As a matter of principle, data controllers would not be interested in challenging the legality of the provisions under Decision No. 200/2015 (setting forth a more permissive notification system). Besides, it is highly unlikely that ANSPDCP should sanction a personal data controller for failing to notify according to the provisions of Law No. 6777/2001 (although such processing did not require notification, in accordance with Decision No. 200/2015). Conversely, the notification mechanism set forth by Decision 200/2015 might prove to be more vulnerable and more likely to create loopholes in the main objective of the relevant legislation, namely protecting the rights of data subjects.
For instance, although significantly risky, certain personal data processing operations which were not provided under Decision No. 200/2015 could go below the radar of ANSPDCP. Likewise, it is possible that future processing operations might be carried out, that could entail significant risks for the data subjects’ private life (for instance, processing performed by particularly intrusive means, further to the accelerated development of technology), which were not covered under Decision 200/2015. Or, until the express regulation thereof, such data processing (susceptible of posing particular risks for the data subjects’ interests) would not be subject to the obligation to notify (although, according to the relevant regulations, data processing likely to raise particular risks should be notified to ANSPDCP).

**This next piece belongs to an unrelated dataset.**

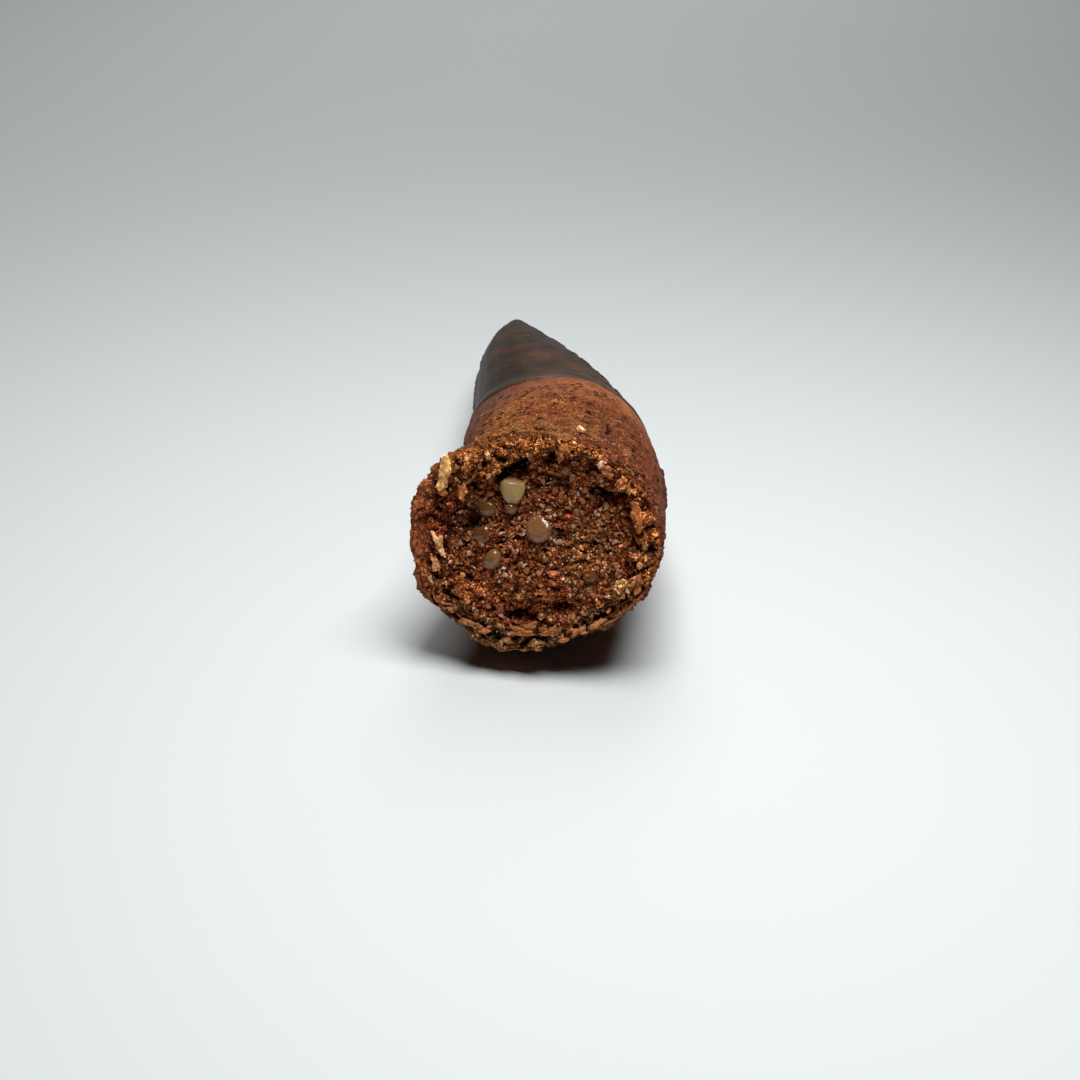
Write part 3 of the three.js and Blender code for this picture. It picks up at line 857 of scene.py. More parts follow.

However, we would point out that Decision 200/2015, as it currently stands, shall be applicable until the entry into force of the European Regulation on the protection of individuals with regard to the processing of personal data and on the free movement of such data (foreseen to enter into force in 2018). This EU Regulation shall fully remove the obligation to notify, setting forth other alternative mechanisms to ensure the protection of data subjects. But let us discuss these alternatives on another occasion.